**What the task asks:** Begin at the line that contains "addMesh(group, 'pot', pot, MATERIALS.pot);", stop after the line that contains "obj.parent = empty", and reproduce only that span, unaltered.
== == ==
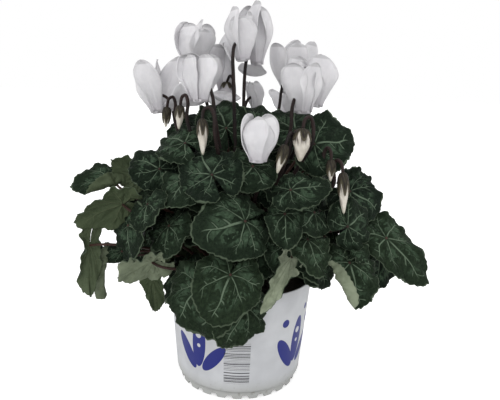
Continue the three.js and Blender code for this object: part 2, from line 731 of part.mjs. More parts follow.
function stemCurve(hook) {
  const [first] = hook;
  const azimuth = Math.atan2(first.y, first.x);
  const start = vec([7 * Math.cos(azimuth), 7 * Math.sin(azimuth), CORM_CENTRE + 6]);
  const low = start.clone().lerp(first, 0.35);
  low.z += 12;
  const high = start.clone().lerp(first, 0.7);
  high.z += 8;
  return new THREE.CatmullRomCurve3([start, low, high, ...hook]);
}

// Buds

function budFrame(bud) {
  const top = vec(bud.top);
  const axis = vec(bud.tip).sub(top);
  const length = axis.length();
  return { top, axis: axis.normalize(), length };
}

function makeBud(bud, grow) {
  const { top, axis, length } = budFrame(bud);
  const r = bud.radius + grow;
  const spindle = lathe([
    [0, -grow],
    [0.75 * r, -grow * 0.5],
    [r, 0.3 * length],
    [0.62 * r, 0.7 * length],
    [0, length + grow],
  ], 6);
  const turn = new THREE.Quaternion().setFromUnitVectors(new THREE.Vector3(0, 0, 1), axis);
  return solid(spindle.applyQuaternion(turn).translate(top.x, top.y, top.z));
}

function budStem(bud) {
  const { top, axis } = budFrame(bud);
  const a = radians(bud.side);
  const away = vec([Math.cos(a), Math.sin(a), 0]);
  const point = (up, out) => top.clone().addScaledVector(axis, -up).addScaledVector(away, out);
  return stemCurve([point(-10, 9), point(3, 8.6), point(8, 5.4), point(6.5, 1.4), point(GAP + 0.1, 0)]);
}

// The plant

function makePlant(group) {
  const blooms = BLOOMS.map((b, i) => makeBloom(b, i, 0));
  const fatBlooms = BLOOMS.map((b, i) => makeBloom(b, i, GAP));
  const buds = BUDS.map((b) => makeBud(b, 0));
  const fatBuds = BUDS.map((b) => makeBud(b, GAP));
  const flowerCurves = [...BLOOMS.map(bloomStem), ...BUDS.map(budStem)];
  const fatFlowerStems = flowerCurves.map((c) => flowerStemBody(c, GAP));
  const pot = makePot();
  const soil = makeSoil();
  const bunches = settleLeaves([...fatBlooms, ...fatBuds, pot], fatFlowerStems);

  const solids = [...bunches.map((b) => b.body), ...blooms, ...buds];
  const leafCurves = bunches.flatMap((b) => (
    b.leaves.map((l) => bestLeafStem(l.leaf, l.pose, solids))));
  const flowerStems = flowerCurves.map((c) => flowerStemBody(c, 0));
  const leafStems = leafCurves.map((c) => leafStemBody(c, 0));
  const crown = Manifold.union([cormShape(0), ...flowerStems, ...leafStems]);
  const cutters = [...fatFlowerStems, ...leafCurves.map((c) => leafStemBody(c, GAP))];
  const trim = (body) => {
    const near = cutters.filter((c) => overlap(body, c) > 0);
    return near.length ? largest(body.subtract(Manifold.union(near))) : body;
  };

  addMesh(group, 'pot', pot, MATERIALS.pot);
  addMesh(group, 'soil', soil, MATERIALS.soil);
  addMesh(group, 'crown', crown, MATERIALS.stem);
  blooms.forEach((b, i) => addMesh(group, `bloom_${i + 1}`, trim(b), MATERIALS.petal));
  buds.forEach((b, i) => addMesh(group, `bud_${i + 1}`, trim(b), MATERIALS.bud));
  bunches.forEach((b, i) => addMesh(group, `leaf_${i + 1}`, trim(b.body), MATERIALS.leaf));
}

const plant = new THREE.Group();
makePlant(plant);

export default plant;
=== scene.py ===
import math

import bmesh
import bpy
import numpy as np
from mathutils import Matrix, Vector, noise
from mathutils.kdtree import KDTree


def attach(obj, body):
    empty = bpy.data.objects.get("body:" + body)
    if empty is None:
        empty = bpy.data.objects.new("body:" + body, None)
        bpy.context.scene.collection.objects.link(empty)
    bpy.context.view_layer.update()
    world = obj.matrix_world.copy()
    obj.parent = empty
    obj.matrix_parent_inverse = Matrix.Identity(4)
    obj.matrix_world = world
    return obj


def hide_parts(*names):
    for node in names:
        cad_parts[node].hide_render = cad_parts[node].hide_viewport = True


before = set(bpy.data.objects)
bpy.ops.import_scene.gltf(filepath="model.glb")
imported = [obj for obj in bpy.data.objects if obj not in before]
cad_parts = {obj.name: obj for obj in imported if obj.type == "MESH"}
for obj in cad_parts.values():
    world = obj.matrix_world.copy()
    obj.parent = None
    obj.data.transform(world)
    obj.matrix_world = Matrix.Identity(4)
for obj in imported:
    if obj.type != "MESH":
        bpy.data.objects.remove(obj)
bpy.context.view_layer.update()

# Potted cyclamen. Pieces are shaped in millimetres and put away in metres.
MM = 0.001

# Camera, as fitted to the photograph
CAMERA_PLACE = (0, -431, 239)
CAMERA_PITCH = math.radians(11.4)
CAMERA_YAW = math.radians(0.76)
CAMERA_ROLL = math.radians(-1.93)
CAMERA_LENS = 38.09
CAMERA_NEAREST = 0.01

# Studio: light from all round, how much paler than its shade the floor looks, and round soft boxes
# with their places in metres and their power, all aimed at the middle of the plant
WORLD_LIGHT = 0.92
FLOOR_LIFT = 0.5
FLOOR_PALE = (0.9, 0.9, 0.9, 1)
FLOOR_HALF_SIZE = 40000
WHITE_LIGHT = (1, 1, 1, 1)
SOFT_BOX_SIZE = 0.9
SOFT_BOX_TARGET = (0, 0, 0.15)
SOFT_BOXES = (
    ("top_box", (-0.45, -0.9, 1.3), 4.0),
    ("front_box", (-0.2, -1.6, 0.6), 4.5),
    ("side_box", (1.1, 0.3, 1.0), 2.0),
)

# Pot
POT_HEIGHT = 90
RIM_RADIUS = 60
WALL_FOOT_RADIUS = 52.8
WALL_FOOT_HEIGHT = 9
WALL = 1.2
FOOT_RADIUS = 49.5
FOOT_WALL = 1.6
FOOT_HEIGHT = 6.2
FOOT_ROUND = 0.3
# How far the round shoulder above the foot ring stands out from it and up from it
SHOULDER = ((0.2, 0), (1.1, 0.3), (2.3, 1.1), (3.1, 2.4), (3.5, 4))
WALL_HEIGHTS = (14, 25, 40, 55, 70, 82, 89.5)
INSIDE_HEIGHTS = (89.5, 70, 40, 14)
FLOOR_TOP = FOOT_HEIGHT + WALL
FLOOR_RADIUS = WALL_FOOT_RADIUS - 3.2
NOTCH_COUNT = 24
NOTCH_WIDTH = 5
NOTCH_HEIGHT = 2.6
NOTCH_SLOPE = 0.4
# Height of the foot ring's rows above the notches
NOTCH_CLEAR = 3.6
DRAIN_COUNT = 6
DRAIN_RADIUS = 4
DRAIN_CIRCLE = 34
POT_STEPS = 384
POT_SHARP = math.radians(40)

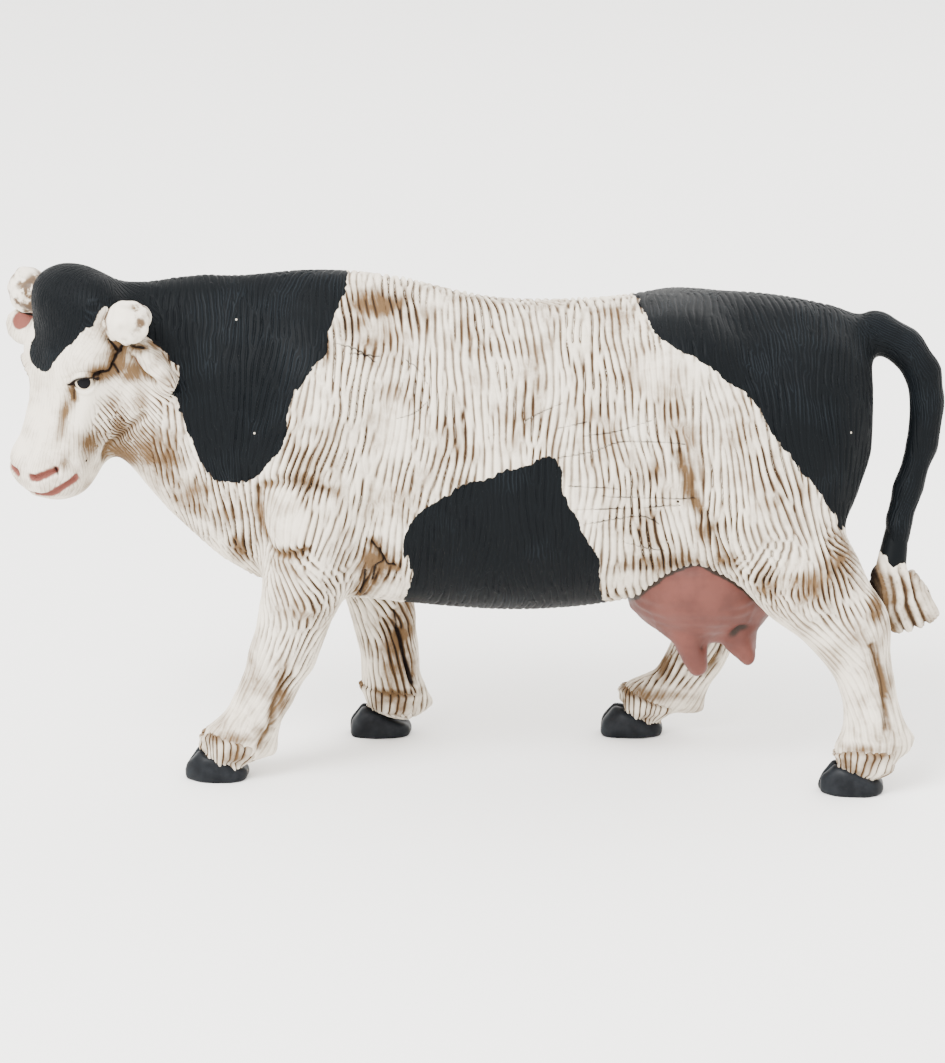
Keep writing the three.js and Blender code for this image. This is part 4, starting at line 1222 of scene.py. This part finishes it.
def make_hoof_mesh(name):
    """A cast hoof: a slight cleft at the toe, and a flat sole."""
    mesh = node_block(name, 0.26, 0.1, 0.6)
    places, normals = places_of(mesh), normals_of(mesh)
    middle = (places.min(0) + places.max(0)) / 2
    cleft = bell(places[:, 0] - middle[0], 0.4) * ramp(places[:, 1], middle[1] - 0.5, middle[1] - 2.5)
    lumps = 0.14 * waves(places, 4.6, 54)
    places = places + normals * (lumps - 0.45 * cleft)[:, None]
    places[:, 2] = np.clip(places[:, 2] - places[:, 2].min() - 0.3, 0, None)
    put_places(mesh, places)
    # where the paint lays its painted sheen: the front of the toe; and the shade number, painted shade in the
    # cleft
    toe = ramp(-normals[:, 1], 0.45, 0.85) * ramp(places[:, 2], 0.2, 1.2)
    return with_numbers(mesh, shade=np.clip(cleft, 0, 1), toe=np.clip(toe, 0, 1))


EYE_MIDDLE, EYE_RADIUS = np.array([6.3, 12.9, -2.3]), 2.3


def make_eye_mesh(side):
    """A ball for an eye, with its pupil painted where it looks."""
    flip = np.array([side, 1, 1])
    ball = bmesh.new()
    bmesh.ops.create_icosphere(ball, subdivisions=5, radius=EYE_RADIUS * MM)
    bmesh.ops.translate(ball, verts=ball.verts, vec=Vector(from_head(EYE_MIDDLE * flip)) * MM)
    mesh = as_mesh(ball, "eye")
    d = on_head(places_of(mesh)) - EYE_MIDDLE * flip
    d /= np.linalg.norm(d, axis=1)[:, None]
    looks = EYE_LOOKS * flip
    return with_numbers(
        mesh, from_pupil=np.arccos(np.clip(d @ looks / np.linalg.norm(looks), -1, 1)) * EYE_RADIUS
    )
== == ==
**Final result:**
  addMesh(group, 'pot', pot, MATERIALS.pot);
  addMesh(group, 'soil', soil, MATERIALS.soil);
  addMesh(group, 'crown', crown, MATERIALS.stem);
  blooms.forEach((b, i) => addMesh(group, `bloom_${i + 1}`, trim(b), MATERIALS.petal));
  buds.forEach((b, i) => addMesh(group, `bud_${i + 1}`, trim(b), MATERIALS.bud));
  bunches.forEach((b, i) => addMesh(group, `leaf_${i + 1}`, trim(b.body), MATERIALS.leaf));
}

const plant = new THREE.Group();
makePlant(plant);

export default plant;
=== scene.py ===
import math

import bmesh
import bpy
import numpy as np
from mathutils import Matrix, Vector, noise
from mathutils.kdtree import KDTree


def attach(obj, body):
    empty = bpy.data.objects.get("body:" + body)
    if empty is None:
        empty = bpy.data.objects.new("body:" + body, None)
        bpy.context.scene.collection.objects.link(empty)
    bpy.context.view_layer.update()
    world = obj.matrix_world.copy()
    obj.parent = empty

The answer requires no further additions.